Osh was our end goal for Pamir Highway trip. And after eight days of sitting in a car and three days of no showers, we were happy to be back to normalcy, albeit that pleasure came to a sudden realization when we sat in Osh traffic.
The city of Osh is Kyrgyzstan’s second largest city with a population of roughly 300,000. Considering the city is roughly 3,000 years old, there wasn’t much to see.
At this site, there’s a mini-cave called Ene-Beshik that is known for its fertility powers. After a babushka saw me with Robb, I’m pretty sure she asked me in Kyrgyz if I was going up the mountain to try to have babies. Then, she gave me a big slap on the back for good luck.
When we started climbing the stairs to go up the mountain, it was a blustery 30ºC (86ºF). It was also a gentle reminder of how out of shape I was.
Once up top, the view was nice. We were able to see the Trans-Alay Mountains from afar.
Back down at the bottom, we found the famed Three-Storey Yurt. Technically, it’s the Alumbek Datka Museum (30KGS/$0.44 entrance fee plus 10KGS/$0.15 camera fee) which let you play dress-up in Kyrgyz national costumes for an additional fee… of course.
A walk in Navoiy Park next to Ak-Buura River was a nice respite from the heat. Like with all parks in Central Asia, there always seems to be some amusement park bit for the kids to play. For the older fellows, there was a chess section of the park to pass the day away and an area for table tennis. We were there on a Tuesday afternoon and was oddly busy for a work day.
Osh Bazaar is one of Central Asia’s biggest markets. There were plenty of Kyrgyz kalpaks (traditional hats worn by men) and other knick-knacks for sale.

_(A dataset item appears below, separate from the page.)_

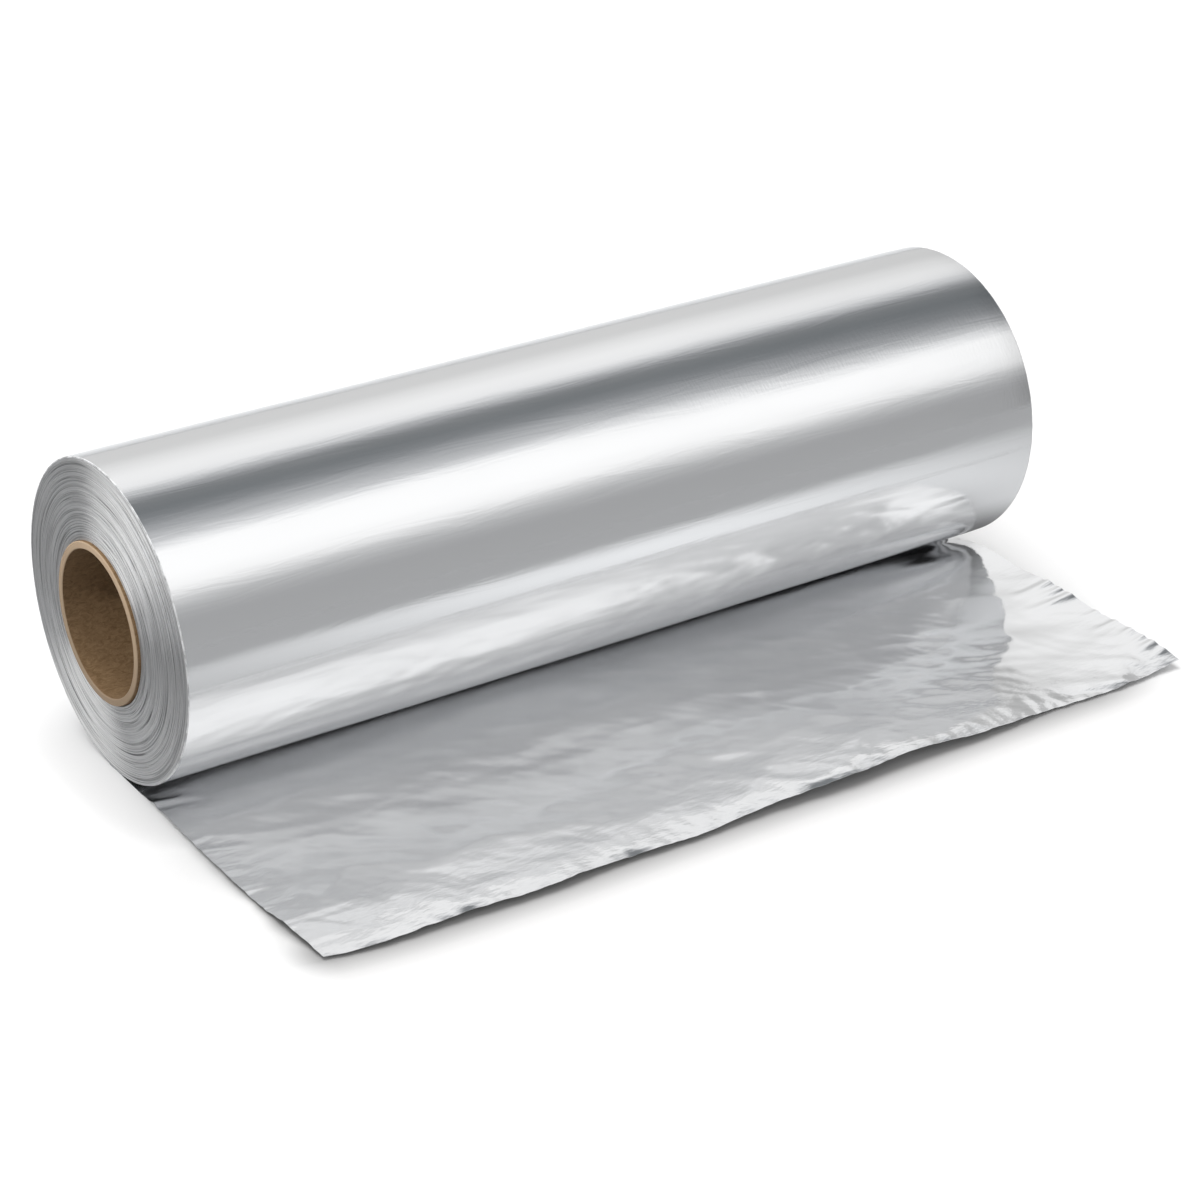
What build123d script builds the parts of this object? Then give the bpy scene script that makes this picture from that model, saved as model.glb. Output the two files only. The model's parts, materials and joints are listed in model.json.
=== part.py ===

It was also here that we stumbled upon maksym. This drink is considered Kyrgyzstan’s national drink especially during hotter days. Maksym is usually made from malt, but other types of grains may be used in its preparation and is prepared by boiling grounded malt or other type of cereals in water. After reaching a certain state of readiness this substance is cooled and undergoes a fermentation process caused by yeast. We saw these stands pretty much on every street corner. A popular brand is Maksym Shoro (Максым Шоро). For a mere 11KGS ($0.16), we tried this apparently refreshing drink. Let’s just say the saltiness with the grainy fizz was not for us. I guess we had to have grown up with this.
For me, I really appreciated the art on the buildings in Osh. A lot depicted the history of Kyrgyzstan with men sporting kalpaks and riding horses.
Two days were plenty in Osh. What the city lacked in sights, it made up for in comfort.
- Coffee: Brio Coffee is touted as Osh’s first real coffee house. After days of being coffee-free, this place was perfect to have our first Americano in Kyrgyzstan. They also offer Western-style food like yogurt with muesli and non-pickled salads.